4、实行政治公开性原则。戈尔巴乔夫把公开性作为一项重要制度、政治生活的一项重要原则和反对官僚主义、不正之风的重要武器。但公开性并非戈第一次提出的。七十年代苏共就提出过这一原则。1977年苏联宪法还把它作为发扬社会主义民主的内容之一。南斯拉夫1974年宪法也规定国家机关等要实行公开性原则。南共盟十三大提出公开性是决策民主化的先决条件。波兰雅鲁泽尔斯基在党的十大上也讲公开性问题,强调党对老百姓不能只报喜不报忧。
从以上概述可以看到,在苏联东欧政治体制改革潮流中,民主化是基本方向。

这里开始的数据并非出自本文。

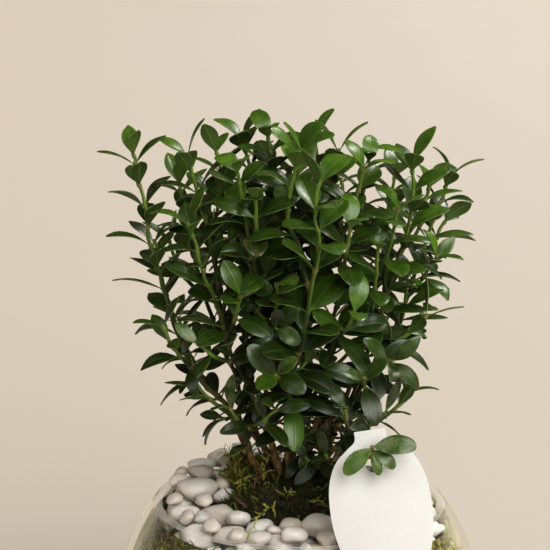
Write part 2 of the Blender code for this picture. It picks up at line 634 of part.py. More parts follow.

我国当前政治体制改革与苏东改革方向是一致的,我们的不少提法和做法,如鲜明地提出党政分开,提出群众团体要在维护全国人民“总体利益”的同时,更好地表达和维护各自所代表的群众的“具体利益”,提出建立社会协商对话制度,“提高领导机关活动的开放程度,重大情况让人民知道,重大问题经人民讨论”等,都是颇具特色的。同时也要看到,苏东政治体制改革的理论和实践,对我们也有参考作用。